Through tears, Elizabeth Wallner, a supporter of the legislation who is dying of colon cancer, also spoke at Tuesday’s briefing, saying, “I don’t want my son’s last image of me to be struggling and in pain.”
This time around, the legislative effort has support from new corners: joint authors Assemblymen Luis Alejo, D-Salinas, and Mark Stone, D-Santa Cruz, among others.
“So far, it is has been a struggle” in the Assembly, Stone said. “We are here to make sure the legislation implements the will of the people of California. There is no dignity in suffering. There is dignity in the options we give people of how they manage their end-of-life process.”
Senate President Pro Tem Kevin De Leon, a coauthor of the bill, said “Californians are ready for this choice — and I think, with the appropriate safeguards, the authors have demonstrated this bill will give them this choice. The time is now to pass this important legislation.”

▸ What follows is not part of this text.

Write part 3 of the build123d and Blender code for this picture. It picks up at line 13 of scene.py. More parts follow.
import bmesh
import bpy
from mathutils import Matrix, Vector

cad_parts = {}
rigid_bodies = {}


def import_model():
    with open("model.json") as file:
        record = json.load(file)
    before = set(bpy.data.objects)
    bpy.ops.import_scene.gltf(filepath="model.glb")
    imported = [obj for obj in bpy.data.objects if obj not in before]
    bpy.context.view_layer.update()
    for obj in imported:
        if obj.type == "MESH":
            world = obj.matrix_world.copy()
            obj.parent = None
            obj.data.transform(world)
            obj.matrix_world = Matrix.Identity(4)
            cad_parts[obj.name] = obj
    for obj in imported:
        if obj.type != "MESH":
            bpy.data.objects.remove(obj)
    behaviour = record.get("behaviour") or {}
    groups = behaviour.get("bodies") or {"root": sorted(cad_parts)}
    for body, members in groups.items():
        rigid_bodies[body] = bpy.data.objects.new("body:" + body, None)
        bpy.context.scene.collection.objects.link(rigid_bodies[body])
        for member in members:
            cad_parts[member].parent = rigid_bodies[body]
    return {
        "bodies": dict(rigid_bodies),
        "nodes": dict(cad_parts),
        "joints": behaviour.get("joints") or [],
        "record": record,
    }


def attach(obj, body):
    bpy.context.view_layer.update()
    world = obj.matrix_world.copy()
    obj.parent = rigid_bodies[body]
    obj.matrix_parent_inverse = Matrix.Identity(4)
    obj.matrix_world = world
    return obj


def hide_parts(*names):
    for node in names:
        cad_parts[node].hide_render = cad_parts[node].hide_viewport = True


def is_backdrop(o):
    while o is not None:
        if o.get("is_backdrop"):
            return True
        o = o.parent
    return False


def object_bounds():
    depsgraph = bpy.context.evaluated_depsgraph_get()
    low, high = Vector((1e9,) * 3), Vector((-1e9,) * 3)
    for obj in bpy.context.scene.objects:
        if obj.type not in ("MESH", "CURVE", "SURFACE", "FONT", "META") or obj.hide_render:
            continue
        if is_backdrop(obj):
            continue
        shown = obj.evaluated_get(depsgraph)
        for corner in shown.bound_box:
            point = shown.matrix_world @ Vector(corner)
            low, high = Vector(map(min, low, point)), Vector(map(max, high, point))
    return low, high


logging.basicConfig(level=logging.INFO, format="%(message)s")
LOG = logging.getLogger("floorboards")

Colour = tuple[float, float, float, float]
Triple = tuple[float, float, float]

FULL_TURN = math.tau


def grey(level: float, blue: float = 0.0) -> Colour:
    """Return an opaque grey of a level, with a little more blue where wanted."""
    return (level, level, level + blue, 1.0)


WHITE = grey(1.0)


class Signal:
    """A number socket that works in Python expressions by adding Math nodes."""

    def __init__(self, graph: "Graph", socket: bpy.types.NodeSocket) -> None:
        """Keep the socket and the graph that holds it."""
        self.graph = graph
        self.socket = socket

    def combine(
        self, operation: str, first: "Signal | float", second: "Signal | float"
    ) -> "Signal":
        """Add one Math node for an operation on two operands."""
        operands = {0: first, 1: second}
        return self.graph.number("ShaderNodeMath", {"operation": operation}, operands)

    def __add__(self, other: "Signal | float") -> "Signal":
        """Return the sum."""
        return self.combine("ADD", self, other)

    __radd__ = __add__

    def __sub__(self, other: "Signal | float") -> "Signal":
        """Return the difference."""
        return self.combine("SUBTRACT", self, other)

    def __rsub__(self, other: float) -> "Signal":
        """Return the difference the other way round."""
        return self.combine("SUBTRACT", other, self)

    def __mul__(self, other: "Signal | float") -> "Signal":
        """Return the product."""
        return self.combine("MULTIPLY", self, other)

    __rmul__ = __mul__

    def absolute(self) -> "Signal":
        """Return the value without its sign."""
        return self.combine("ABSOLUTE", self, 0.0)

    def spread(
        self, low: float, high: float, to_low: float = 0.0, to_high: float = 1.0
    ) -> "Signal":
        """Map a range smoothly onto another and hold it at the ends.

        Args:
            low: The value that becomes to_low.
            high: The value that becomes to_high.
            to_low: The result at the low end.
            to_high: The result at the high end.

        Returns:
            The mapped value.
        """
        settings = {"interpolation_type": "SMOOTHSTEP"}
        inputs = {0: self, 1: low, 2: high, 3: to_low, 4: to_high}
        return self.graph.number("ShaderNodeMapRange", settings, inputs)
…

Eggman, a Catholic who is also a social worker and hospice volunteer, said she had discussed the issue at length with her bishop. “We agree on most things. This is one of those things where we disagree. My main takeaway from the bishop is that there is beauty and meaning in suffering. I told him: I agree with your choice to find that joy and meaning, but everyone may not desire that. It is a personal choice.”
United Farm Workers founder Dolores Huerta spoke at the news conference about her late mother’s agonizing death from terminal breast cancer and urged lawmakers to let Californians make end-of-life decisions on their own terms.

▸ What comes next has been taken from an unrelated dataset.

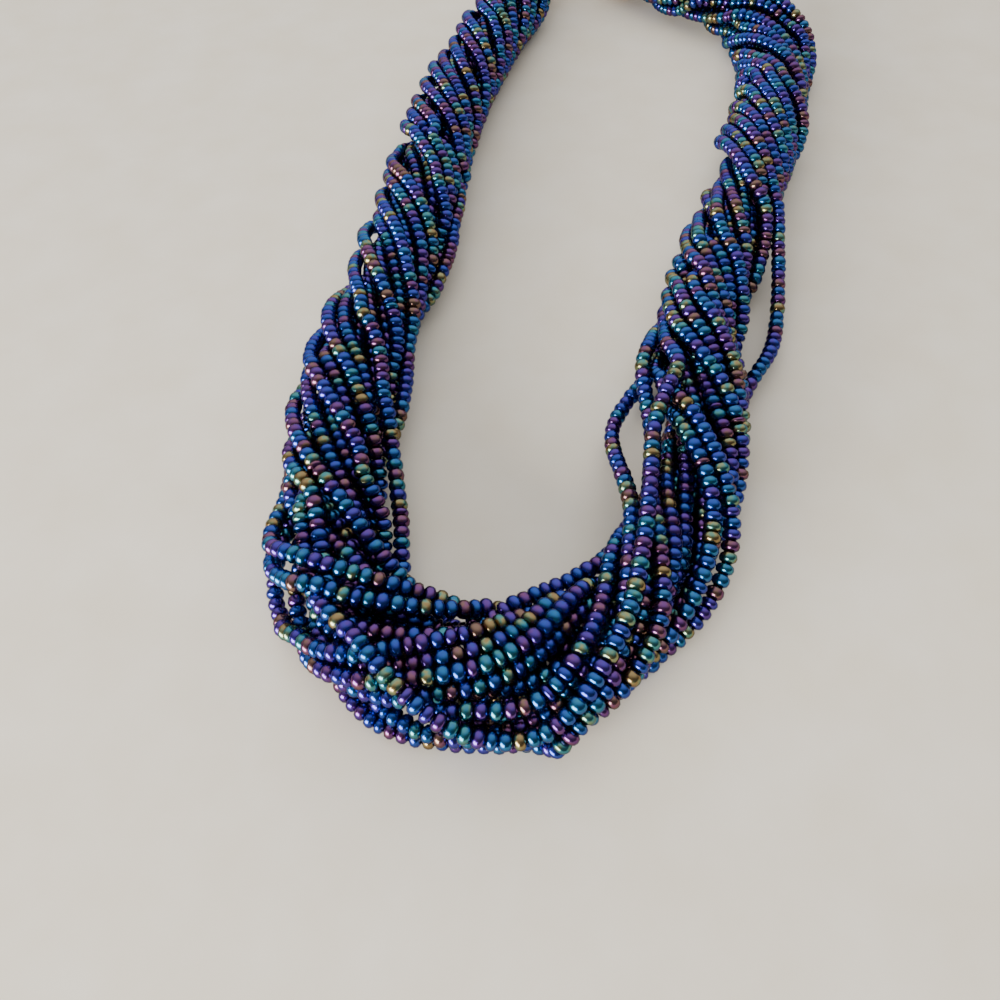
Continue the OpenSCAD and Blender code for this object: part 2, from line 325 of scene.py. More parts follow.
def smoothed(rows, s):
    """Rows of curves, each averaged over a short length so that they have no corners."""
    half = round(SMOOTH_OVER / (s[1] - s[0]))
    weights = np.hanning(2 * half + 1)
    return np.stack([
        np.convolve(np.pad(row, half, mode="edge"), weights / weights.sum(), mode="valid") for row in rows
    ])


def follow_tables(s, turn, layers):
    """Turns after the slack strands left their place, how far outside they run, and where they are held."""
    outside, held, busy = np.zeros_like(turn), np.zeros_like(turn), {}
    for layer, rows in [(layer, rows) for layer, tables in layers for rows in tables.values()]:
        table = np.array(rows, float)
        along, off = table[:, ALONG], table[:, OUTSIDE]
        begin, end = along[0], along[-1]
        goal = np.interp(s, along, np.radians(table[:, ROUND]))
        here = np.searchsorted(s, begin)
        free = [k for k in layer if busy.get(k, 0) < begin - JOIN]
        k = min(free, key=lambda k: abs((goal[here] - turn[k, here] + math.pi) % (2 * math.pi) - math.pi))
        busy[k] = end + JOIN
        change = goal - turn[k]
        change += 2 * math.pi * round(-change[here] / (2 * math.pi))
        change[s > end] = change[s <= end][-1]
        turn[k] += np.where(s < begin, change[here] * np.clip((s - begin) / JOIN + 1, 0, 1), change)
        outside[k] += np.interp(s, [begin - JOIN, *along, end + JOIN], [0, *off, 0])
        held[k] += np.interp(s, [begin - JOIN / 2, begin, end, end + JOIN / 2], [0, 1, 1, 0])
    return smoothed(turn, s), smoothed(outside, s), held


print("a strand takes", JOIN, "mm to come round to its table")

# %% [markdown]
# ## Laying up
#
# Now the layers, the twist, the wandering and the tables come together. It could be done with one curve
# for each strand and modifiers that bend them along the path, but random numbers and tables mix more
# simply as sums. Near the caps nothing wanders, and a strand that hangs far out sags by its weight. Each
# kind of wandering has a size and a length over which it changes. Then beads are put on at an even pitch,
# which gives the simulation that follows its particles.

# %% Lay up all the strands
LAY = 72.0
PITCH = 1.65
LAYOUT_POINTS = 900
END_ROOM = 1.0
FREE_AFTER = 30
UNEVEN_TWIST, TWIST_OVER = 0.3, 60
BUNCHES = 4
BUNCHING = 0.55
BUNCH_DRIFT, DRIFT_OVER = 1.2, 70
SLIDE, SLIDE_OVER = 0.2, 28
SWELL, SWELL_OVER = 0.14, 30
NEAREST_HEART, FARTHEST_OUT = 0.02, 1.12
SAG = 0.5
TIGHT = 2.8


def lay_up():
    """The line that each strand would follow if the others left it room."""
    s = np.linspace(END_ROOM, SPAN - END_ROOM, LAYOUT_POINTS)
    places = np.array([
        (share, 2 * math.pi * (k + 0.5 * (layer % 2)) / count)
        for layer, (share, count) in enumerate(LAYERS) for k in range(count)
    ])
    free = np.clip(np.minimum(s, SPAN - s) / FREE_AFTER, 0, 1)
    twist = 2 * math.pi * s / LAY + UNEVEN_TWIST * wander(s, TWIST_OVER, 1)[0]
    drift = BUNCH_DRIFT * wander(s, DRIFT_OVER, 1)[0]
    bunch = BUNCHING / BUNCHES * free * np.sin(BUNCHES * places[:, 1:] + drift)
    turn = places[:, 1:] - twist + bunch + SLIDE * free * wander(s, SLIDE_OVER, len(places))
    out = places[:, :1] + SWELL * free * wander(s, SWELL_OVER, len(places))
    out = np.clip(out, NEAREST_HEART, FARTHEST_OUT)
    heart, inner = LAYERS[0][1], LAYERS[0][1] + LAYERS[1][1]
    layers = [(range(inner, len(places)), SLACK), (range(heart, inner), FILLERS)]
    turn, outside, held = follow_tables(s, turn, layers)
    w, h = half_sizes(s)
    n, u = section_at(s)
    across, above = (w * out + outside) * np.cos(turn), (h * out + outside) * np.sin(turn)
    lines = middle_at(s) + n * across[..., None] + u * above[..., None]
    lines[..., 2] -= SAG * np.maximum(outside - TIGHT, 0)
    lines[..., 2] = np.maximum(lines[..., 2], bead_r)
    return s, lines, held


def string_beads(s, lines, held):
    """Beads at an even pitch on each line: their places, their strands, how far along, and how slack."""
    rows = []
    for number, line in enumerate(lines):
        run = run_of(line)
        stops = np.linspace(0, run[-1], round(run[-1] / PITCH) + 1)
        columns = [np.interp(stops, run, c) for c in (*line.T, s, held[number])]
        rows.append(np.stack(columns + [np.full(len(stops), number)], 1))
    x, y, z, along_rope, is_slack, on_strand = np.vstack(rows).T
    return np.stack([x, y, z], 1), on_strand.astype(int), along_rope, is_slack


beads, strand, along, slack = string_beads(*lay_up())
print(len(beads), "beads on", strand.max() + 1, "strands")

# %% [markdown]
# ## Which beads are near each other
#
# The simulation asks again and again which beads touch. Comparing every bead with every other one would
# take far too long. So they are sorted into cubes of space as wide as the reach, and each bead is
# compared with those in its own cube and in half of the cubes round it, because the other half finds it
# in turn. Neighbours on one thread always touch, so they are left out.

# %% Near beads
CONTACT = 2.46
NEIGHBOURS = 3


def near_pairs(x, strand, reach):
    """Pairs of beads whose middles are nearer than reach, without those that are neighbours on a thread."""
    cell = np.floor(x / reach).astype(np.int64)
    cell -= cell.min(0) - 1
    size = cell.max(0) + 2
    key = (cell[:, 0] * size[1] + cell[:, 1]) * size[2] + cell[:, 2]
    order = np.argsort(key, kind="stable")
    key, here = key[order], np.arange(len(key))
    pairs = []
    for step in [(dx, dy, dz) for dx in (0, 1) for dy in (-1, 0, 1) for dz in (-1, 0, 1)]:
        if step < (0, 0, 0):
            continue
        wanted = key + (step[0] * size[1] + step[1]) * size[2] + step[2]
        low = here + 1 if step == (0, 0, 0) else np.searchsorted(key, wanted, "left")
        many = np.maximum(np.searchsorted(key, wanted, "right") - low, 0)
        other = np.arange(many.sum()) - np.repeat(np.cumsum(many) - many, many) + np.repeat(low, many)
        pairs.append(np.stack([order[np.repeat(here, many)], order[other]]))
    i, j = np.hstack(pairs)
    near = ((x[i] - x[j]) ** 2).sum(1) < reach**2
    near &= (strand[i] != strand[j]) | (abs(i - j) > NEIGHBOURS)
    return i[near], j[near]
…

“We should be able to make these decisions, these private, personal decisions, in consultation with our doctors, our families and our faith — free from government interference,” Huerta said.

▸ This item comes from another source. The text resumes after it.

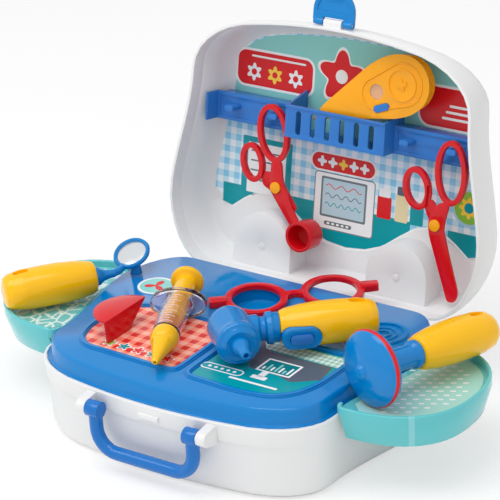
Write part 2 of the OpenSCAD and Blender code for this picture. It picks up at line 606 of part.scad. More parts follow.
module syringe_plunger() color(yellow) in_syringe()
  turned([[0, 1.6], [7, 0], [11.4, 0], [12.7, 1.2], [knob_r, 3.4], [12.2, 5], [plunger_r, 6.4],
    [plunger_r - 0.2, collar_z - 43], [barrel_r - 2.15, collar_z - 42], [barrel_r - 2.15, collar_z - 37],
    [plunger_r - 1, collar_z - 36], [plunger_r - 3, collar_z - 34], [0, collar_z - 34]]);

// grip shared by the otoscope, hammer and mirror, along +Z from its collar
module grip() difference() {
  turned([[0, 0], [10.4, 0], [12, 0.8], [13.6, 5], [15.4, 16], [grip_r, 30], [grip_r, 44],
    [grip_r - 0.6, grip_l - 14], [grip_r - 2.4, grip_l - 5], [grip_r - 5, grip_l - 1], [grip_r - 8, grip_l], [0, grip_l]]);
  translate([-grip_r - 1, 0, grip_l - 15]) rotate([0, 90, 0]) linear_extrude(5) oblong(3.4, 3);
}
oto_at = [24, -30, deck_z + 19.6];
oto_az = 41.4;
oto_head_turn = -82.4;
module in_oto() translate(oto_at) rotate([0, 0, oto_az]) children();
module in_oto_head() in_oto() rotate([0, 0, oto_head_turn]) rotate([0, 90, 0]) children();
oto_grip_x = 35;
module otoscope_head() color(deck_blue) {
  in_oto_head() turned([[0, -14], [head_r - 5, -14], [head_r - 1.5, -13], [head_r - 0.4, -10], [head_r - 0.6, 16],
    [head_r, 18], [head_r, 20.4], [head_r - 1, 22], [head_r - 3, 22.8], [head_r - 4, 24], [11, 25.4],
    [9.5, 25], [6.5, 25], [0, 25]]);
  in_oto() rotate([0, 90, 0]) turned([[0, 8], [11, 8], [11, 19], [9, 21], [9, 24], [12, 25.5], [12.6, 29],
    [11.4, 31], [11.4, oto_grip_x - 0.2], [0, oto_grip_x - 0.2]]);
}
module otoscope_nozzle() color(deck_blue) in_oto_head()
  turned([[0, 25], [7.4, 25], [6.6, 28], [4.6, 34], [3.7, 41], [2.6, 42], [1.9, 42], [1.9, 37], [0, 37]]);
saddle_x = oto_grip_x + 14.9;
saddle_z = -3;
module oto_side(depth, h) translate([saddle_x, -grip_r - depth, saddle_z]) rotate([-90, 0, 0]) linear_extrude(h) children();
module otoscope_grip() color(yellow) in_oto() difference() {
  translate([oto_grip_x, 0, 0]) rotate([0, 90, 0]) grip();
  oto_side(4, 13) oblong(6.8, 8.4);
}
module otoscope_saddle() color(deck_blue) in_oto() difference() {
  oto_side(1.6, 9.6) oblong(6.6, 8.2);
  oto_side(2, 5) oblong(5.2, 3.9);
}
module otoscope_button() color([0.05, 0.5, 0.85]) in_oto() {
  oto_side(3, 3.2) oblong(5, 3.6);
}

// reflex hammer on the right tray: disc standing on edge, grip end on the far rim
ham_at = [144.5, -34, tray_floor + 32];
ham_az = 73;
ham_dip = 4.2;
module in_ham() translate(ham_at) rotate([0, 0, ham_az]) rotate([0, ham_dip, 0]) rotate([0, 90, 0]) children();
module hammer_head() color(deck_blue) in_ham()
  turned([[0, -9.4], [3.6, -9.2], [5.6, -7.4], [5.8, -6.6], [14, -4.9], [22, -2.4], [disc_r - 1.6, 0.6],
    [disc_r - 0.6, 2], [disc_r - 0.6, 2.6], [disc_r - 3, 2.6], [disc_r - 3, 6.2], [disc_r - 0.8, 6.2],
    [disc_r - 1, 7.4], [disc_r - 4, 8.4], [12, 11], [9.6, 13], [9, 16], [8.6, 34], [8.6, 40], [10.6, 42], [10.6, 45.8], [0, 45.8]]);
module hammer_ring() color(red) in_ham()
  turned([[disc_r - 3, 2.6], [disc_r - 1, 2.6], [disc_r, 3.4], [disc_r, 5.4], [disc_r - 1, 6.2], [disc_r - 3, 6.2]]);
module hammer_grip() color(yellow) in_ham() translate([0, 0, 46]) grip();

// dental mirror on the left tray, its head over the corner of the insert
mir_at = [-141.6, 18.4, tray_top + 12.5];
mir_az = 51.9;
mir_head = [-132, 55, deck_z + 14.4];
mir_tilt = 27.5;
module mirror_grip() color(yellow) translate(mir_at) rotate([0, 0, mir_az + 180]) rotate([0, 90, 0]) grip();
module in_mirror() translate(mir_head) rotate([mir_tilt, 0, 0]) children();
module mirror_frame() color(deck_blue) {
  translate(mir_at) rotate([0, 0, mir_az]) rotate([0, 90, 0])
    turned([[0, 0.2], [8, 0.2], [7.4, 3], [4.6, 7], [3.4, 12], [3.2, 16], [0, 16]]);
  stack([for (k = [0:6]) let(u = k / 6,
      a = mir_at + [cos(mir_az), sin(mir_az), 0] * 12,
      m = mir_at + [cos(mir_az), sin(mir_az), 0] * 22 + [-1, 0, 0.4],
      e = mir_head + [-1.4, -11.8, -6.8],
      c = a * sq(1 - u) + 2 * m * u * (1 - u) + e * sq(u),
      t = unit(2 * (m - a) * (1 - u) + 2 * (e - m) * u),
      s = unit(cross(t, [0, 0, 1])), n = cross(s, t))
    [for (j = [0:11]) let(w = -30 * j) c + 3.1 * (s * cos(w) + n * sin(w))]]);
  in_mirror() turned([[0, -2.6], [12.6, -2.6], [15, -0.8], [15.4, 0.8], [14.6, 2.4], [13.2, 2.6], [12, 1.4],
    [12, 0], [0, 0]]);
  translate([mir_head.x + 5.6, mir_head.y - 3.4, deck_z + gap]) cylinder(r1 = 5, r2 = 3.4, h = mir_head.z - deck_z - 4);
}
module mirror_glass() color([0.85, 0.87, 0.9]) in_mirror() cylinder(r = 11.9, h = 1);

// flat spectacles without side arms
glass_at = [10.8, 73];
glass_az = 42;
module glasses() color(red) translate([glass_at.x, glass_at.y, deck_z + gap]) rotate([0, 0, glass_az]) {
  for (s = [-1, 1]) {
    frame2(ell([s * 30, 0], 24.6, 27.4, 44), ell([s * 30, 0], 19, 21.8, 44), 3.8);
    translate([s * 59.4, 1, 0]) plate(soft([[-7.5, -5.2], [6.5, -4.6], [6.5, 4.6], [-7.5, 5.2]], 2), 5.4);
  }
  linear_extrude(3.8) difference() {
    translate([-6.6, -1.5]) square([13.2, 8]);
    translate([0, -3.6]) circle(4.2);
  }
}

// red pinch clip: D-shaped press plate over two legs
clip_at = [-71, -36.5];
module clip() color(red) translate([clip_at.x, clip_at.y, deck_z + foil]) {
  top = 17.2;
  translate([0, 0, top]) plate(concat(ell([0, 0], 22.5, 25, 16, 0, 90, 270), [[1.4, -25], [1.4, 25]]), 1.7);
  rotate([90, 0, 90]) translate([0, 0, -0.4]) plate([[-24.8, top + 0.5], [-24.4, 13], [-23.6, 0], [3, 0], [24.6, top + 0.5]], 1.8);
  rotate([90, 0, 0]) translate([0, 0, -8]) plate([[-0.2, 0], [-0.2, 4], [-13.5, top + 0.4],
    [-16.5, top + 0.4], [-3, 0]], 20);
}

base_shell();
deck();
sticker_front_left();
sticker_front_right();
sticker_round();
hinge_pin_left();
hinge_pin_right();
lid_shell();
lid_sticker();
lid_rail();
axle_left();
axle_right();
wheel_left();
wheel_right();
latch();
latch_pin();
handle();
tray_left();
tray_left_sticker();
tray_right();
tray_right_sticker();
forceps_front();
forceps_back();
forceps_rivet();
scissors_front();
scissors_back();
scissors_rivet();
thermometer_front();
thermometer_back();
thermometer_dial();
thermometer_window();
thermometer_button();
syringe_barrel();
syringe_nose();
syringe_plunger();
otoscope_head();
otoscope_nozzle();
otoscope_grip();
otoscope_saddle();
otoscope_button();
hammer_head();
hammer_ring();
hammer_grip();
mirror_frame();
mirror_glass();
mirror_grip();
glasses();
clip();
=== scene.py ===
import json
import math
import bpy
from mathutils import Matrix, Vector


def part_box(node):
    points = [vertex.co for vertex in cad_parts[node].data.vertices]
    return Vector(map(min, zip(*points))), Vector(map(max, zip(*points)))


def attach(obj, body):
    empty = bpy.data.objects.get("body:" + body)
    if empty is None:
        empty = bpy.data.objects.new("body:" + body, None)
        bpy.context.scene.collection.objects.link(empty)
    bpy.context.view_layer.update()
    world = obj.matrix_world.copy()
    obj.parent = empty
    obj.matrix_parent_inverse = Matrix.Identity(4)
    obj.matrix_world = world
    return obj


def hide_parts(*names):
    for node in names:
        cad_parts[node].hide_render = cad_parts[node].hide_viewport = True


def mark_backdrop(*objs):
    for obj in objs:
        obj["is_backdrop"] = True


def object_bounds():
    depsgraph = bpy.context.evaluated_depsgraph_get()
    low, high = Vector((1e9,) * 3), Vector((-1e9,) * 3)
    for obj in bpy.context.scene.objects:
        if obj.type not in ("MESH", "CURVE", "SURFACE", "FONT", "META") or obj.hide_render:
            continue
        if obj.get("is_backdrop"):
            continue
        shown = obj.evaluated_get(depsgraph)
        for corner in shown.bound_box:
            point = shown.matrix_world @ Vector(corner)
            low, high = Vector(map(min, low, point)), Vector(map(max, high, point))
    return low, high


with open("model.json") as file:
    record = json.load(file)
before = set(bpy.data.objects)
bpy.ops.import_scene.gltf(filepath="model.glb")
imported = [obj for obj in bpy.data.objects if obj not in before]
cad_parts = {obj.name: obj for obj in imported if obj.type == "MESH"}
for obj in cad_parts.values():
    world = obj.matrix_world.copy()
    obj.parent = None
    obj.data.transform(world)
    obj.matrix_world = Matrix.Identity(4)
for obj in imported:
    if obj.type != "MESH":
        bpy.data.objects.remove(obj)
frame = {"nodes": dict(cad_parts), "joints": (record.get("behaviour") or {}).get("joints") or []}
low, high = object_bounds()


# Case base: one white injection-moulded ABS shell with a bevelled foot, a rolled rim,
# two moulded brackets and a small catch at the front, all in one shot of plastic.
def linear(hex_colour):
    """A colour written as in sRGB, turned into the linear values that the shaders take."""
    parts = [int(hex_colour[i:i + 2], 16) / 255 for i in (1, 3, 5)]
    return [c / 12.92 if c <= 0.04045 else ((c + 0.055) / 1.055) ** 2.4 for c in parts] + [1]


def add(owner, kind, links=(), **settings):
    """Adds a shader node, sets its options or its sockets' values, and links its inputs."""
    item = owner.node_tree.nodes.new("ShaderNode" + kind)
    for key, value in settings.items():
        if hasattr(item, key):
            setattr(item, key, value)
        else:
            item.inputs[key.replace("_", " ")].default_value = value
    for source, target in links:
        owner.node_tree.links.new(source, item.inputs[target])
    return item


def surface_of(mat):
    return mat.node_tree.nodes["Principled BSDF"]


def plastic(name, colour, roughness=0.28, ior=1.54, coat=0.0, subsurface=0.0, wear=0.04):
    """A moulded plastic: base colour, gloss, and a faint flow unevenness in its gloss."""
    mat = bpy.data.materials.new(name)
    mat.use_nodes = True
    shader = surface_of(mat)
    shader.inputs["Base Color"].default_value = linear(colour)
    shader.inputs["IOR"].default_value = ior
    shader.inputs["Specular IOR Level"].default_value = 0.28
    shader.inputs["Coat Weight"].default_value = coat
    shader.inputs["Subsurface Weight"].default_value = subsurface
    shader.inputs["Subsurface Radius"].default_value = (0.006, 0.003, 0.001)
    place = add(mat, "TexCoord")
    flow = add(mat, "TexNoise", [(place.outputs["Object"], "Vector")], Scale=38.0, Detail=2.0)
    gloss = add(mat, "MapRange", [(flow.outputs["Fac"], "Value")], To_Min=roughness - wear,
                To_Max=roughness + wear)
    mat.node_tree.links.new(gloss.outputs["Result"], shader.inputs["Roughness"])
    return mat


def dress(material, *names, bevel=0.0004, angle=32):
    """Gives CAD nodes their material, smooth shading and the small radius of a moulded edge."""
    for name in names:
        piece = frame["nodes"][name]
        piece.data.materials.clear()
        piece.data.materials.append(material)
        piece.data.shade_smooth()
        weld = piece.modifiers.new("Weld", "WELD")
        weld.merge_threshold = 0.00001
        if bevel:
            edge = piece.modifiers.new("MouldRadius", "BEVEL")
            edge.width = bevel
            edge.segments = 2
            edge.limit_method = "ANGLE"
            edge.angle_limit = math.radians(angle)
            edge.harden_normals = False
        sharp = piece.modifiers.new("Shade", "NODES")
        sharp.node_group = smooth_by_angle()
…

African-American Rev. Madison Shockley used scripture to make his case for the End of Life Option Act, recounting the story of Saul, who was badly wounded and died by his own sword to prevent his adversaries from torturing him to death.
.”Those who would benefit from this legislation are not much different than Saul,” said Shockley, pastor of the Pilgrim United Church of Christ in Carlsbad.
“They know that they are going to die. The only question is the manner and quality of that death.”
The first stop for the new bill will be the Assembly’s Committee on Public Health and Developmental Services. A hearing will be held in a week, said Eggman.
Opponents criticized efforts to direct it to that committee, saying it doesn’t belong in a setting devoted to healthcare financing. “That should be truly frightening to those on MediCal and subsidized health care, who quite logically fear a system where prescribing suicide pills could be elevated to a treatment option,” according to a statement from Californians Against Assisted Suicide.
If it passes that committee, it will then move to the Assembly Finance Committee.
These committees, set up and appointed by the speaker of the Assembly, are smaller than the standing committees, which considered the bill before.
If it succeeds in those two committees, the bill will go to the Assembly floor then to the Senate — and ultimately, the desk of Gov. Jerry Brown. Although he spoke with Maynard before she died, the governor, who is a former Jesuit seminarian, has not indicated whether he will sign the bill.
The measure is modeled after a similar law in Oregon with two key differences. It requires a translator for non-English speakers. And pharmacists, not just physicians, are given legal immunity for helping people die.
Unlike the Senate version, it includes some “reporting forms” for physicians.
Senate sponsors Bill Monning, D-Carmel, and Lois Wolk, D-Davis, defended the unusual strategy, saying time was of the essence.
“This is the most promising and the most expeditious pathway for becoming law, given the urgency for California families living with loved ones with terminal illness,” said Monning.
Two recent court cases — one in San Francisco, the other in San Diego — also inspired them to keep trying, said Wolk. “The judges there looked at the issue and said ‘aid in dying’ is something that the legislature needs to act on,” she said. “We believe that it is time.”